Baseball Practice Equipment
The Origin of Baseball by F.R. Penn
The idea that baseball evolved from any of these sources turns out to be conjecture or theory. Like most history, if it goes back far enough, details start to get quite fuzzy. By its very nature, baseball has been a game that has thrived on legends and myth.
There is evidence that baseball is strictly American, as many of its features are unique. Conversely, many cling to the long held belief that baseball was derived from rounders, a British game. This claim is somewhat hard to dispute. Almost everything except the shape of the field is similar to baseball. Rounders uses posts instead of bases, and there are four posts, but the field is arranged in a pentagon, with one side open. There is no foul territory, and if a batsman swings at a pitch, or if the pitch is deemed inside the "batting square" and there is no swing, they must attempt to run to the first post, even if they don't make contact with the ball.

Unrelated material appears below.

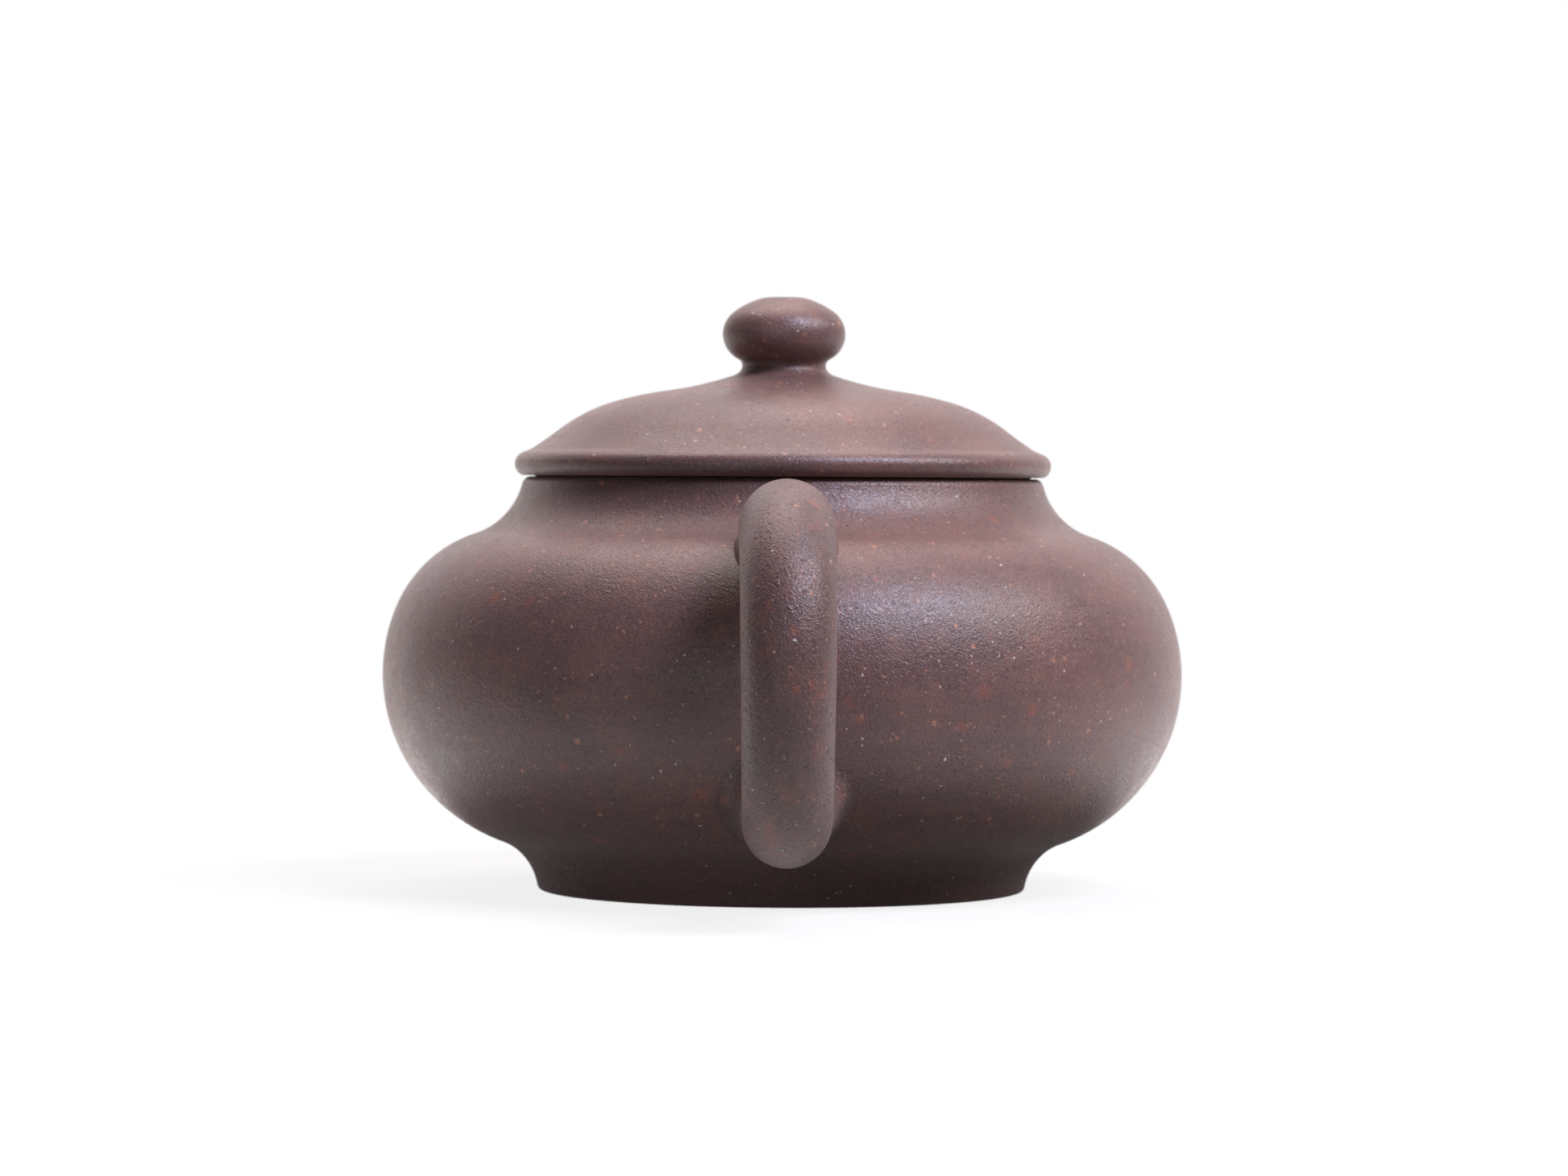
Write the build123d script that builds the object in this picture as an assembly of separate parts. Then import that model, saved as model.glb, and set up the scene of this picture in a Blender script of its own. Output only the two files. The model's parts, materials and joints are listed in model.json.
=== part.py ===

A fielder produces an out by tagging the runner with the ball, tagging the post the batsman is running toward with the ball, or catching the hit ball on the fly. A batsman advances to the first post if three pitches are delivered by the "bowler," 28 feet away, outside of the batting square. A batsman can also advance on a ball hit behind the field arrangement, an area that is considered "foul territory" in baseball, but only to the first post. There are nine players to a team, just like in baseball, but there are nine outs per inning, and two innings comprise a complete game.
There is no evidence of a direct connection of baseball to rounders other than early sports writers (mostly British) saying so. Still, others believe that baseball was developed from a very old folk game known as stool ball (1085 A.D., also British). This is a stretch, as the game has many dissimilar features. We know that in 2000 B.C. ball and stick type games were played by ancient cultures, and Egyptian hieroglyphics describe an ancient game similar to baseball in 1500 B.C.
Baseball historians have tried to connect everything from these ancient games to "tip-cat" to "base" as a claim to baseball's ancestry. Many theorists from England claim that baseball was taken from rounders, which has many similarities, but it also has features dissimilar to baseball. Most of these theories are questionable at best and downright ridiculous at worst.
In tip-cat a "batter" strikes the end of a whittled "cat," a piece of wood about 4 inches long that is similar to a parallelogram or pyramid on each end. It is struck with a long stick which also serves as the bat. The "cat" is catapulted into the air, then struck on its down flight with the bat. A player gets three "strikes" at the cat, and the greatest accumulated distance wins. Does this sound anything like baseball?
The game of base is just more-or-less "tag" with a base where you are safe. The "base" is the only similarity to the game of baseball. Many of the earlier folk games that go back as far as the 1300's in England had some similarities to baseball, cricket, rounders and other games. These games went by various names, including stob-ball, stow-ball, stoolball, poison ball, tip-cat, and the list goes on to infinity. Many baseball historians have stated these early games were more direct ancestors of cricket and rounders.
Stoolball, most notably, had many similar features to rounders and cricket. In stoolball, a batter defended an object (a stool or a stump) by striking a pitched projectile of some sort. If the batter hit the projectile and it was caught by a fielder, or missed hitting the ball and it struck a stool leg or a stump, the batter was out. There is also some evidence, although not clearly, that these types of games were social games and also had some similarities to "spin-the-bottle". Stob-ball and stow-ball were regional spin-off games similar to stoolball. In the year 1700, Thomas Wilson wrote down his disapproval of "morris dancing, cudgel-playing, baseball and cricket." Some sources claim this statement was "stoolball" rather than baseball.
In 1744, a small book by John Newbery called A Little Pretty Pocket-Book provides us a woodcut model of the field in stoolball. It includes a rhyme that mentions base-ball. The book was later republished in Colonial America. It was also documented that in 1748 Frederick, the Prince of Wales, played in a game similar to baseball. There were many other early British and Colonial American games that have been thrown into the controversial "chicken or the egg" argument of baseball's origin. Perhaps rounders came from stoolball, or perhaps baseball came from rounders? Some have even recently suggested that rounders and cricket came from baseball.
Really, all that we do know for a fact is that the terms base-ball and stoolball were used interchangeably on many occasions. We know for sure that the first written rules for modern baseball appeared in 1845. We also know that one of the reasons they were written was, once again, the rules were changed.
These "original" rules laid out the foul lines and eliminated the "plug out" (hitting the runner with the ball to gain an out, if not on a base). This document also included the first account of the tag-out and the force-out. There were also no "innings" in the Knickerbocker or New York game. The first team to reach twenty-one, allowing equal number of at-bats, won the game. Cartwright may have written the modern rules, but there are still differences from the modern game.
What's important is that for the first time in baseball history these changes were clearly documented, as were subsequent adjustments to the modern rules of baseball. The evolution of baseball is a long and complex path, which has snaked its way through a large number of similar games.